The central media system, is similarly accessible, thanks to a rotary control at the base of the gearlever and logically arranged menus. The row of horizontal switches for the climate control system is a bit trickier to use, however, as it’s hard to get the right button by feel, but this is rarely problematic.
With comfy seats, compliant suspension and very little wind, road or engine noise making itself heard inside – in both petrol and diesel form – the A5 Sportback is a very comfortable car. Choose a model with 17-inch alloy wheels fitted and the ride is particularly luxurious, making for a great car for passengers and driver alike.
We also found the optional sports seats very comfortable, with good back and side support. Throw in the S Tronic automatic gearbox and the A5 is a very relaxing car to drive, capable of absorbing the bumpiest of country road without fuss.
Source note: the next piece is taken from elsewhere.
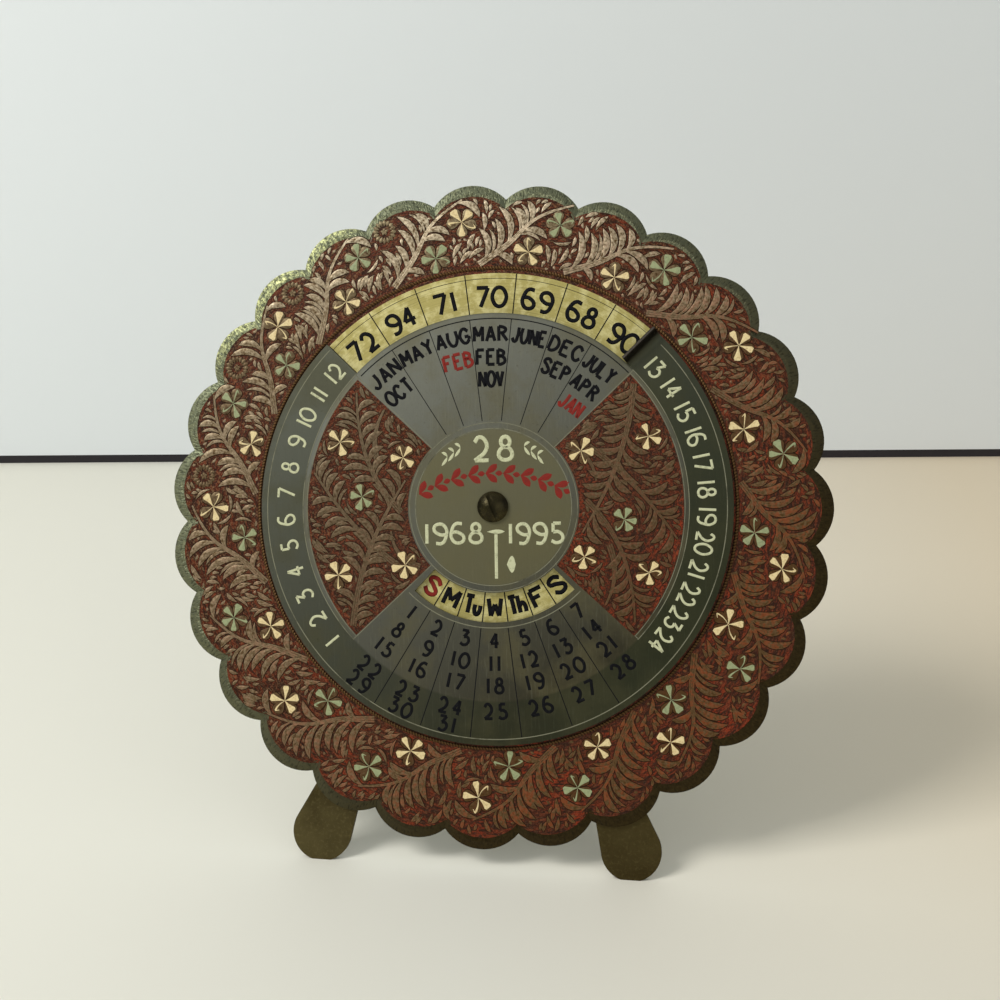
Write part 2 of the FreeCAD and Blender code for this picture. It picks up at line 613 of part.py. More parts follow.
# Hinge pin, peened over at both ends.
pin_frame = on_plate(0, -size("hinge_drop"), -hinge_back).multiply(
    Placement(Vector(-side_end, 0, 0), Rotation(Vector(0, 1, 0), 90)))
pin = new_body("hinge_pin")
pin_outline = new_sketch(pin, "pin_outline")
draw_circle(pin_outline, "pin", "sizes.hinge_pin_radius", size("hinge_pin_radius"))
add_pad(pin, "pin_rod", pin_outline, "2 * (" + half_leaf + ")")
for name, start, first, second in (
    ("near_head", "-sizes.hinge_pin_stand_out", "sizes.hinge_pin_radius",
     "sizes.hinge_pin_head_radius"),
    ("far_head", "2 * (" + half_leaf + ")", "sizes.hinge_pin_head_radius",
     "sizes.hinge_pin_radius"),
):
    head = pin.newObject("PartDesign::AdditiveCone", name)
    head.AttachmentSupport = [(plane(pin, "XY_Plane"), "")]
    head.MapMode = "FlatFace"
    head.setExpression("Radius1", first)
    head.setExpression("Radius2", second)
    head.setExpression("Height", "sizes.hinge_pin_stand_out")
    head.setExpression("AttachmentOffset.Base.z", start)
    pin.Tip = head
    doc.recompute()
pin.Placement = pin_frame

# Strut: a tapered strip with a barrel rolled at its head and a paddle at its foot. The sheet
# runs on above the barrel as a stop, which meets the fixed leaf when the strut is open.
strut_frame = on_plate(0, -size("hinge_drop"), -hinge_back).multiply(
    Placement(Vector(0, 0, 0), Rotation(Vector(1, 0, 0), lean + size("strut_angle"))))
opened = math.radians(lean + size("strut_angle"))
leaf_gap = hinge_back - size("hinge_leaf_thickness") - size("stop_clearance")
sheet_front = barrel - size("strut_thickness")
stop_length = (leaf_gap + sheet_front * math.cos(opened)) / math.sin(opened)
strut = new_body("strut_sheet")
strip = new_sketch(strut, "strut_outline")
draw_paddle(
    strip,
    ("paddle", "sizes.strut_paddle_radius", size("strut_paddle_radius")),
    ("neck", "sizes.strut_half_width", strut_half),
    ("length", "sizes.strut_paddle_drop", size("strut_paddle_drop")),
)
strip.setExpression("AttachmentOffset.Base.y", "-sizes.strut_paddle_drop")
strip.setExpression("AttachmentOffset.Base.z", "-sizes.hinge_barrel_radius")
add_pad(strut, "strut_strip", strip, "sizes.strut_thickness")
crop = strut.newObject("PartDesign::SubtractiveBox", "stop_edge")
crop.AttachmentSupport = [(plane(strut, "XY_Plane"), "")]
crop.MapMode = "FlatFace"
crop.setExpression("Length", "4 * sizes.strut_half_width")
crop.setExpression("Width", "4 * sizes.strut_half_width")
crop.setExpression("Height", "4 * sizes.hinge_barrel_radius")
crop.AttachmentOffset = Placement(
    Vector(-2 * strut_half, stop_length, -2 * barrel), Rotation())
strut.Tip = crop
doc.recompute()
rolled = strut.newObject("PartDesign::AdditiveCylinder", "strut_barrel")
rolled.AttachmentSupport = [(plane(strut, "YZ_Plane"), "")]
rolled.MapMode = "FlatFace"
rolled.setExpression("Radius", "sizes.hinge_barrel_radius")
rolled.setExpression("Height", "2 * sizes.strut_half_width")
rolled.setExpression("AttachmentOffset.Base.z", "-sizes.strut_half_width")
strut.Tip = rolled
doc.recompute()
strut_bore = strut.newObject("PartDesign::SubtractiveCylinder", "strut_pin_bore")
strut_bore.AttachmentSupport = [(plane(strut, "YZ_Plane"), "")]
strut_bore.MapMode = "FlatFace"
strut_bore.setExpression("Radius", "sizes.hinge_pin_radius + sizes.running_clearance")
strut_bore.setExpression("Height", "4 * sizes.strut_half_width")
strut_bore.setExpression("AttachmentOffset.Base.z", "-2 * sizes.strut_half_width")
strut.Tip = strut_bore
doc.recompute()
strut.Placement = strut_frame
strut_end = strut_frame.multVec(Vector(0, -size("strut_paddle_drop"), -barrel))
strut_block = floor_cutter("strut_floor", strut_end.x, strut_end.y)
strut_cut = doc.addObject("Part::Cut", "rear_strut")
strut_cut.Base = strut
strut_cut.Tool = strut_block
doc.recompute()

NODES = {
    "back_plate": plate,
    "dial": dial,
    "spacer_washer": spacer,
    "pivot_screw": screw,
    "back_washer": washer,
    "pivot_nut": nut,
    "left_foot": left_foot,
    "right_foot": right_foot,
    "hinge_leaf": leaf,
    "hinge_pin": pin,
    "rear_strut": strut_cut,
}
for label, node in NODES.items():
    node.Label = label

# The origin goes to the middle of the footprint's box, on the floor.
box = FreeCAD.BoundBox()
for node in NODES.values():
    box.add(node.Shape.optimalBoundingBox(False, False))
shift = Placement(Vector(-(box.XMin + box.XMax) / 2, -(box.YMin + box.YMax) / 2, 0), Rotation())
moved = set()
for node in NODES.values():
    for piece in ([node] if node.TypeId != "Part::Cut" or node is nut else [node.Base, node.Tool]):
        if piece.Name not in moved:
            piece.Placement = shift.multiply(piece.Placement)
            moved.add(piece.Name)
doc.recompute()

for item in doc.Objects:
    if "Invalid" in item.State or "Error" in item.State:
        raise RuntimeError(item.Name + " failed: " + str(item.State))
for label, node in NODES.items():
    if node.Shape.isNull() or not node.Shape.isValid() or len(node.Shape.Solids) != 1:
        raise RuntimeError(label + " is not one valid solid")

os.makedirs("parts", exist_ok=True)
for label, node in NODES.items():
    node.Shape.exportStep("parts/" + label + ".step")
    box = node.Shape.optimalBoundingBox(False, False)
    print("%-14s volume %9.2f  x %7.2f %7.2f  y %7.2f %7.2f  z %7.2f %7.2f" % (
        label, node.Shape.Volume, box.XMin, box.XMax, box.YMin, box.YMax, box.ZMin, box.ZMax))


def say(name, vector):
    print("%-20s %.4f %.4f %.4f" % (name, vector.x, vector.y, vector.z))


placed = shift.multiply(plate_frame)
say("pivot point", placed.multVec(Vector(0, 0, dial_back)))
say("pivot axis", placed.Rotation.multVec(Vector(0, 0, 1)))
say("hinge point", placed.multVec(Vector(0, -size("hinge_drop"), -hinge_back)))
say("plate up", placed.Rotation.multVec(Vector(0, 1, 0)))
for node in (left_foot, right_foot, strut_cut):
    for face in node.Shape.Faces:
        if face.BoundBox.ZMax < 1e-6:
            say(node.Label + " stands", face.CenterOfMass)
print("strut stop %.3f above the hinge axis" % stop_length)
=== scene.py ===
import json
import math
import random

import bmesh
import bpy
from mathutils import Euler, Matrix, Vector


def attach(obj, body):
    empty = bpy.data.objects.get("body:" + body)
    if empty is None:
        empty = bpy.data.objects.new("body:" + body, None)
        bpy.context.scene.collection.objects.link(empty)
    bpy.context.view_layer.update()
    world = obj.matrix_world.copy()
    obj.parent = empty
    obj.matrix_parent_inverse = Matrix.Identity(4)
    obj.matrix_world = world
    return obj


# Perpetual desk calendar of sheet brass. A notched and slotted dial turns on a screw in front
# of a scalloped plate with engraved, lacquered foliage. The plate leans back on two paddle
# feet and a hinged strut. Lengths are millimetres on the plate and metres in the room.

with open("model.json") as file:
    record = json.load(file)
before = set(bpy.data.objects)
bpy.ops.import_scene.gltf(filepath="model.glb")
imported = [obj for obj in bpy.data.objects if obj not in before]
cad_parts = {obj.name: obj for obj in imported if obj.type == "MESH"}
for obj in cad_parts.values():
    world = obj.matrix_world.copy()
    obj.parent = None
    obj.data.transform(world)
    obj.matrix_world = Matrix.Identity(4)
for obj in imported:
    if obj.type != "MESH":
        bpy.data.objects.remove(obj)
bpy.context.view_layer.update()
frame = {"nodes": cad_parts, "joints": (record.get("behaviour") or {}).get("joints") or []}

# The plate's own directions, read from the joint that the dial turns on: x to the right, y up
# the plate, z out of its front, with the origin on the back of the dial. The dial stands
# rolled a little to the left, and so do the rings that are printed on the plate.
MM = 0.001
ROLLED = math.radians(3.0)
turning = next(joint for joint in frame["joints"] if joint["name"] == "dial_turn")
pivot = Vector(turning["pos_m"])
out = Vector(turning["axis"]).normalized()
across = Vector((1, 0, 0))
plate_axes = Matrix((across, out.cross(across), out)).transposed().to_4x4()
dial_axes = plate_axes @ Matrix.Rotation(ROLLED, 4, "Z")
on_plate = Matrix.Translation(pivot) @ plate_axes @ Matrix.Scale(MM, 4)
on_dial = Matrix.Translation(pivot) @ dial_axes @ Matrix.Scale(MM, 4)

# Camera: a little right of the screw and above it, about 30 cm out, looking down at the dial.
# Its place and turns are told from the dial's own directions.
camera = bpy.data.objects.new("camera", bpy.data.cameras.new("camera"))
bpy.context.scene.collection.objects.link(camera)
camera.data.lens = 46.8
camera.data.sensor_width = 36.0
camera.data.clip_start = 0.01
TILT, TURN, ROLL = 1.705, 6.552, -0.773
looking = Euler([math.radians(angle) for angle in (TILT, TURN, ROLL)]).to_matrix().to_4x4()
RIGHTWARD, UPWARD, OUTWARD = 34.99, -7.66, 292.43
standing = Matrix.Translation(Vector((RIGHTWARD, UPWARD, OUTWARD)) * MM)
camera.matrix_world = Matrix.Translation(pivot) @ dial_axes @ standing @ looking
bpy.context.scene.camera = camera
bpy.context.scene.view_settings.view_transform = "Standard"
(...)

Models fitted with 19-inch alloy wheels and less rubber between driver and the road provide a noticeably firmer ride, though it should still prove more than comfortable enough for most drivers. Specify the optional Damper Control suspension and the picture is better, with a bit more give in the suspension and greater ability to soak up bumps, if you steer clear of the firmer Dynamic mode.
The large wheels do throw up a lot of extra noise, however. Step up to the S5 Sportback and you get more driver-focused sports suspension. While firmer than the other models, it’s not much worse than other A5s with large alloy wheels and the car is mostly unfazed by big bumps.